■ What the exercise asks ■
Write out the listing exactly as it is given.

※ ※ ※

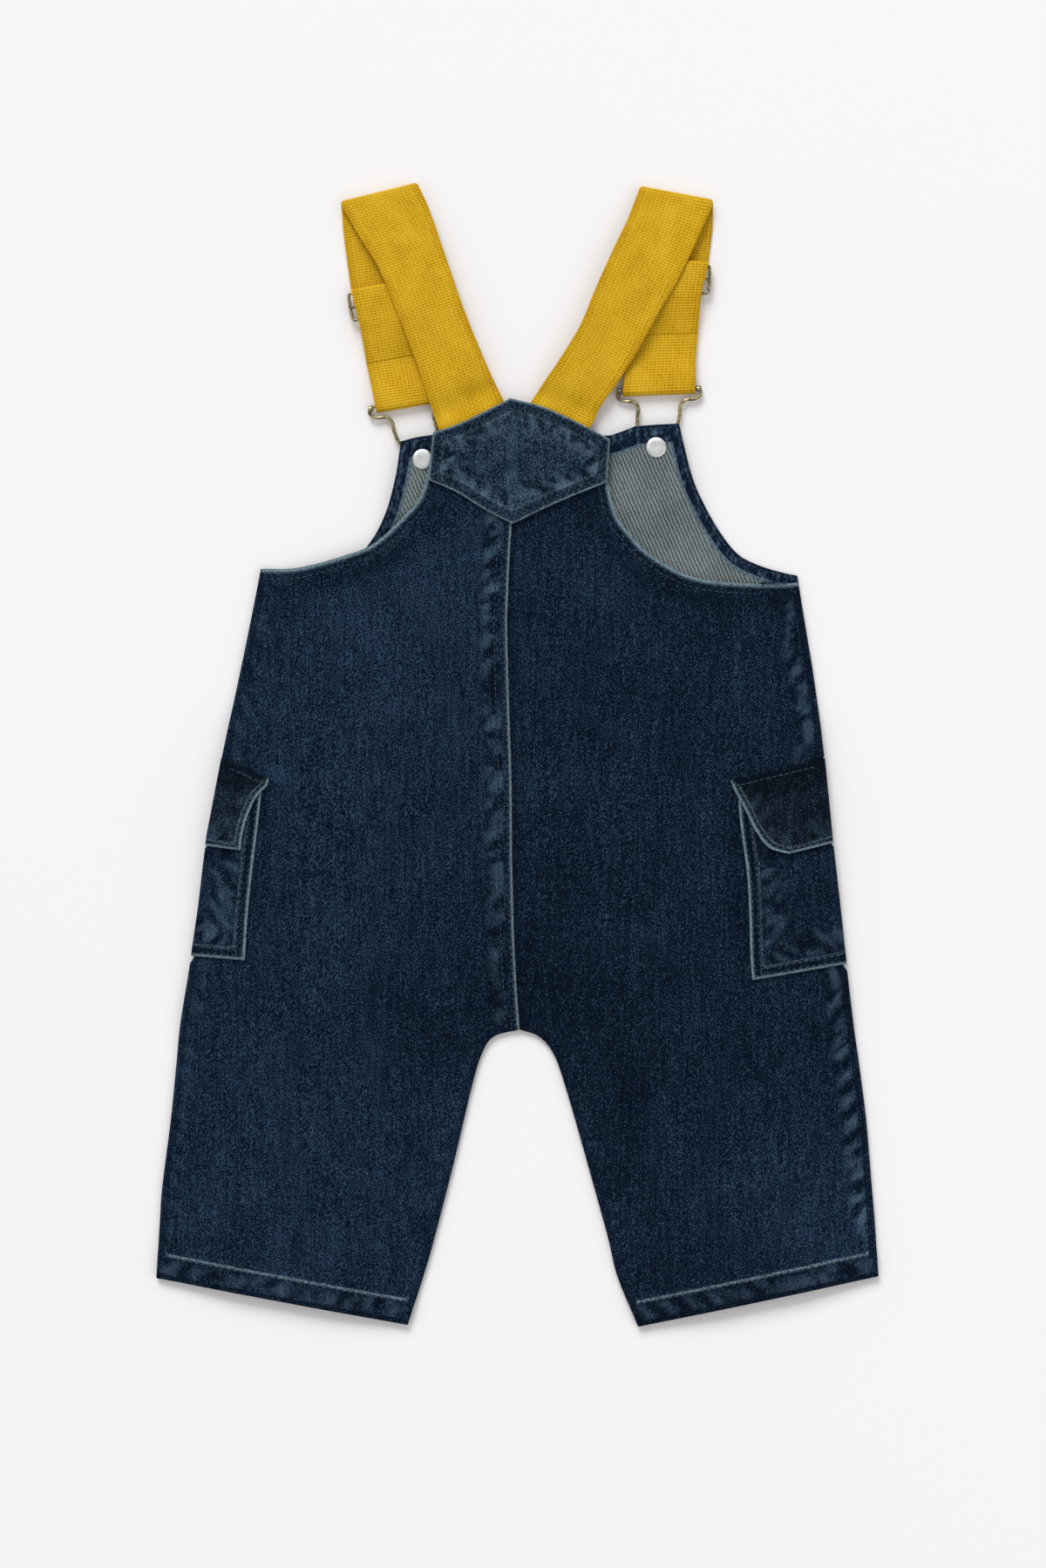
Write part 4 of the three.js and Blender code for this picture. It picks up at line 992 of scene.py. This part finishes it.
def yokePanel():
    stations = evenStations(yokeColumns, len(yokeColumns) - 1, 1.4)
    ends = readRows(yokeColumns, stations)
    share = np.linspace(0, 1, 44)[None, :, None]
    flat = ends[:, None, :2] * (1 - share) + ends[:, None, 2:] * share
    points = flat.reshape(-1, 2)
    border = np.concatenate([flat[:, 0], flat[-1, 1:], flat[::-1, -1][1:], flat[0, ::-1][1:]])
    crease = np.exp(-(((points[:, 0] - yokeLook["creaseX"]) / yokeLook["creaseHalf"]) ** 2))
    band = yokeLook["seam"][0]
    seams = [(border, *yokeLook["seam"])]
    relief, facts = seamFacts(points, seams, seeds["yoke"], 0.09 * crease, spacing=5.0)
    darkBand(facts, 0.1)
    relief += yokeLook["creaseRise"] * crease
    relief += yokeLook["edgeRise"] * plateau(facts["seamPlace"][:, 1], band, 1.4)
    level = overFront(points[:, 0], points[:, 1]) + cloth["yokeLift"] + cloth["denim"] + relief
    place = np.column_stack([points, level]).reshape(*flat.shape[:2], 3)
    piece = placePiece("yokePanel", clothMesh("yoke", place, facts), [yokeFace], ["yoke"])
    addWall(piece, cloth["denim"])
    sewn = [(border, border.mean(axis=0), (outerRow, band - innerRow))]
    sewOn(piece, sewn)


yokePanel()
print("bib and yoke made")

# Pockets and flaps, wrapped round the sides. Each row: inner x and y, and y at the side.
pockets = {
    "right": [
        (108.5, -16, -6),
        (109.8, -34, -26),
        (113.1, -58.9, -50),
        (114.3, -79.5, -72),
        (114.8, -98, -90),
        (115.7, -111.1, -103.4),
    ],
    "left": [
        (-125.8, -16.6, -8),
        (-127.5, -32, -26),
        (-129.3, -47.1, -43),
        (-131.6, -66.3, -63),
        (-133.1, -81.5, -79),
        (-134.3, -101.3, -99.3),
    ],
}
flaps = {  # and how far the row goes on beneath the front
    "right": [
        (104.9, -12.7, -2.2, 36.6),
        (106.9, -17.8, -10, 35),
        (111.5, -26, -20, 31.6),
        (117.2, -37.5, -30, 27.6),
        (123.8, -45.8, -38, 21.6),
        (133.6, -48.9, -44.1, 13),
    ],
    "left": [
        (-122.4, -11.8, -2.6, 59),
        (-123.2, -15.3, -10, 58),
        (-128.5, -21, -18, 54),
        (-133.1, -31, -28, 50),
        (-135.5, -40.2, -37, 44),
        (-136.2, -47.1, -45.2, 36),
    ],
}
patchLook = {"overColumns": 28, "turnColumns": 9, "underColumns": 26, "grid": 1.6}
pocketLook = {
    "stands": "pocket",
    "seed": {"left": 41.0, "right": 47.0},
    "lift": cloth["pocketGap"] + cloth["denim"] / 2,
    "bulge": cloth["wrapBulge"],
    "cut": (0.086, 0.1),
    "area": 0.0085,
    "seam": (5.6, 1.1, 0.75, 0.3, 0.3, 5.5, 23),  # columns as in seamFacts
    "topSeam": (6.0, 0.0, 0.2, 0.0, 0.1, 2, 12),
    "needleRows": (outerRow, 5.6 - innerRow),
    "bandShade": 0.16,
    "topShade": -0.2,  # the shadowed strip beneath the flap
    "topReach": 36.0,
}
flapLook = {
    "stands": "pocket_flap",
    "seed": {"left": 53.0, "right": 59.0},
    "lift": 2 * cloth["pocketGap"] + 1.5 * cloth["denim"],
    "bulge": cloth["wrapBulge"] + cloth["denim"] + cloth["gap"],
    "cut": (0.088, 0.048),
    "area": 0.0035,
    "seam": (3.0, 1.1, 0.35, 0.4, 0.22, 2.6, 14),
    "topSeam": (3.2, 0.0, 0.3, 0.0, 0.2, 1, 9),
    "needleRows": (outerRow,),
    "bandShade": 0.05,
    "topShade": -0.26,
    "topReach": 5.0,
}
sideShade = {"left": -0.03, "right": -0.13}  # the right side is darker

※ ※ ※

■ Problem solution ■
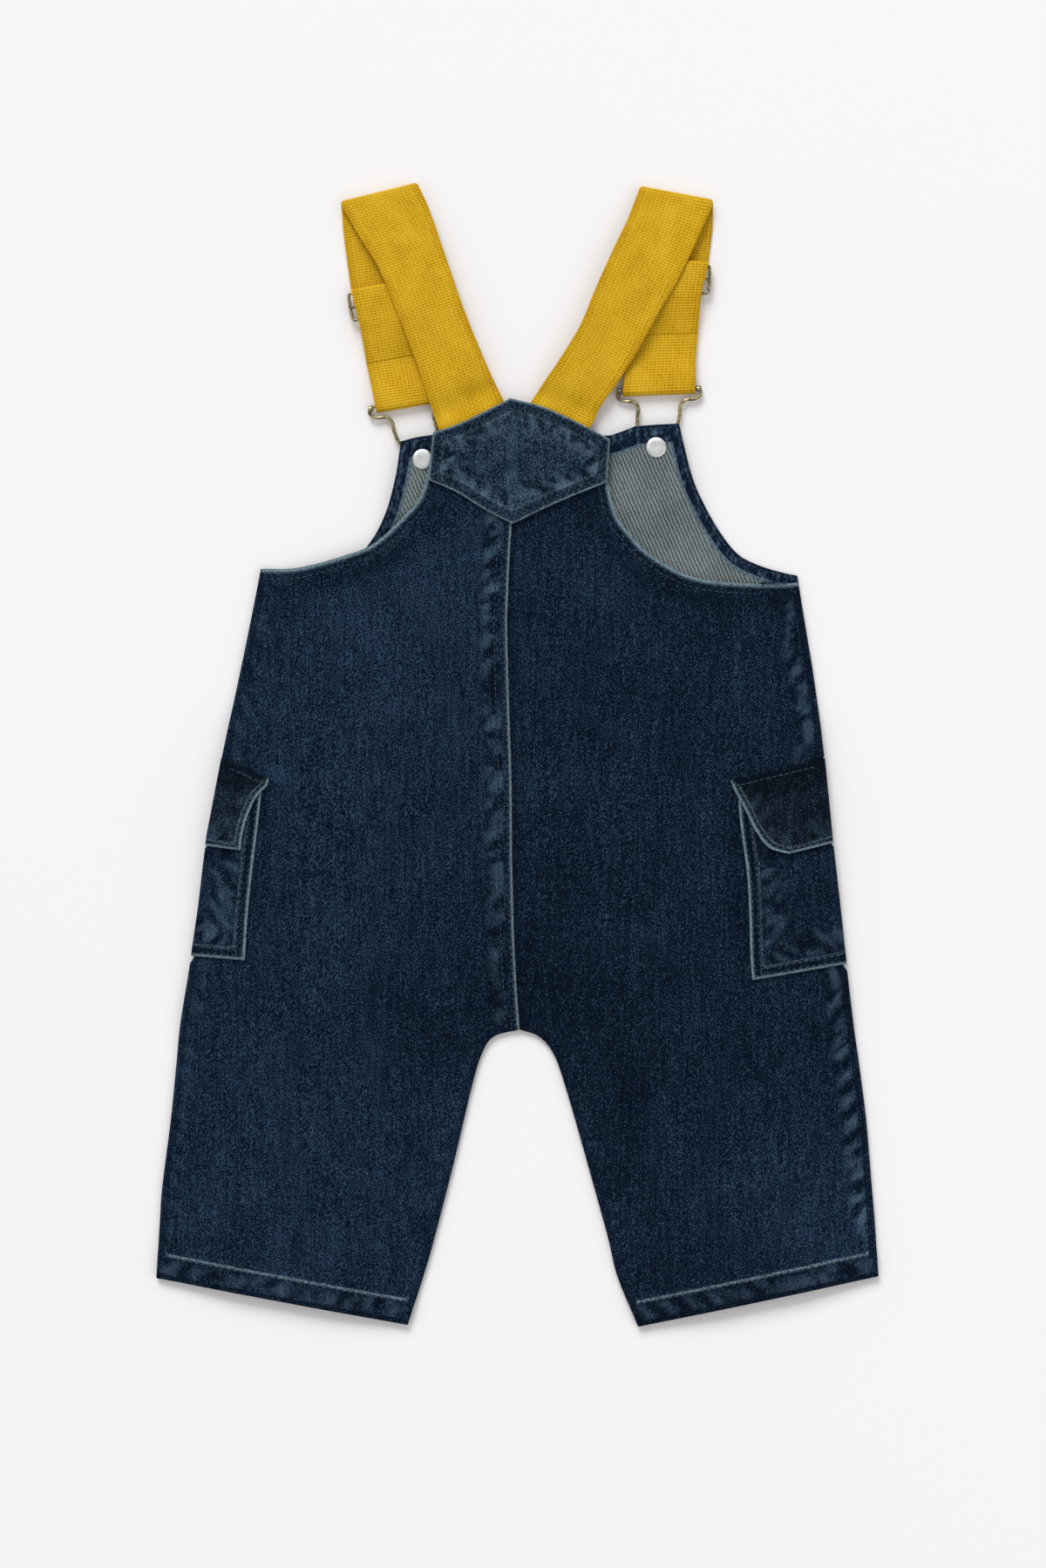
Write part 4 of the three.js and Blender code for this picture. It picks up at line 992 of scene.py. This part finishes it.
def yokePanel():
    stations = evenStations(yokeColumns, len(yokeColumns) - 1, 1.4)
    ends = readRows(yokeColumns, stations)
    share = np.linspace(0, 1, 44)[None, :, None]
    flat = ends[:, None, :2] * (1 - share) + ends[:, None, 2:] * share
    points = flat.reshape(-1, 2)
    border = np.concatenate([flat[:, 0], flat[-1, 1:], flat[::-1, -1][1:], flat[0, ::-1][1:]])
    crease = np.exp(-(((points[:, 0] - yokeLook["creaseX"]) / yokeLook["creaseHalf"]) ** 2))
    band = yokeLook["seam"][0]
    seams = [(border, *yokeLook["seam"])]
    relief, facts = seamFacts(points, seams, seeds["yoke"], 0.09 * crease, spacing=5.0)
    darkBand(facts, 0.1)
    relief += yokeLook["creaseRise"] * crease
    relief += yokeLook["edgeRise"] * plateau(facts["seamPlace"][:, 1], band, 1.4)
    level = overFront(points[:, 0], points[:, 1]) + cloth["yokeLift"] + cloth["denim"] + relief
    place = np.column_stack([points, level]).reshape(*flat.shape[:2], 3)
    piece = placePiece("yokePanel", clothMesh("yoke", place, facts), [yokeFace], ["yoke"])
    addWall(piece, cloth["denim"])
    sewn = [(border, border.mean(axis=0), (outerRow, band - innerRow))]
    sewOn(piece, sewn)


yokePanel()
print("bib and yoke made")

# Pockets and flaps, wrapped round the sides. Each row: inner x and y, and y at the side.
pockets = {
    "right": [
        (108.5, -16, -6),
        (109.8, -34, -26),
        (113.1, -58.9, -50),
        (114.3, -79.5, -72),
        (114.8, -98, -90),
        (115.7, -111.1, -103.4),
    ],
    "left": [
        (-125.8, -16.6, -8),
        (-127.5, -32, -26),
        (-129.3, -47.1, -43),
        (-131.6, -66.3, -63),
        (-133.1, -81.5, -79),
        (-134.3, -101.3, -99.3),
    ],
}
flaps = {  # and how far the row goes on beneath the front
    "right": [
        (104.9, -12.7, -2.2, 36.6),
        (106.9, -17.8, -10, 35),
        (111.5, -26, -20, 31.6),
        (117.2, -37.5, -30, 27.6),
        (123.8, -45.8, -38, 21.6),
        (133.6, -48.9, -44.1, 13),
    ],
    "left": [
        (-122.4, -11.8, -2.6, 59),
        (-123.2, -15.3, -10, 58),
        (-128.5, -21, -18, 54),
        (-133.1, -31, -28, 50),
        (-135.5, -40.2, -37, 44),
        (-136.2, -47.1, -45.2, 36),
    ],
}
patchLook = {"overColumns": 28, "turnColumns": 9, "underColumns": 26, "grid": 1.6}
pocketLook = {
    "stands": "pocket",
    "seed": {"left": 41.0, "right": 47.0},
    "lift": cloth["pocketGap"] + cloth["denim"] / 2,
    "bulge": cloth["wrapBulge"],
    "cut": (0.086, 0.1),
    "area": 0.0085,
    "seam": (5.6, 1.1, 0.75, 0.3, 0.3, 5.5, 23),  # columns as in seamFacts
    "topSeam": (6.0, 0.0, 0.2, 0.0, 0.1, 2, 12),
    "needleRows": (outerRow, 5.6 - innerRow),
    "bandShade": 0.16,
    "topShade": -0.2,  # the shadowed strip beneath the flap
    "topReach": 36.0,
}
flapLook = {
    "stands": "pocket_flap",
    "seed": {"left": 53.0, "right": 59.0},
    "lift": 2 * cloth["pocketGap"] + 1.5 * cloth["denim"],
    "bulge": cloth["wrapBulge"] + cloth["denim"] + cloth["gap"],
    "cut": (0.088, 0.048),
    "area": 0.0035,
    "seam": (3.0, 1.1, 0.35, 0.4, 0.22, 2.6, 14),
    "topSeam": (3.2, 0.0, 0.3, 0.0, 0.2, 1, 9),
    "needleRows": (outerRow,),
    "bandShade": 0.05,
    "topShade": -0.26,
    "topReach": 5.0,
}
sideShade = {"left": -0.03, "right": -0.13}  # the right side is darker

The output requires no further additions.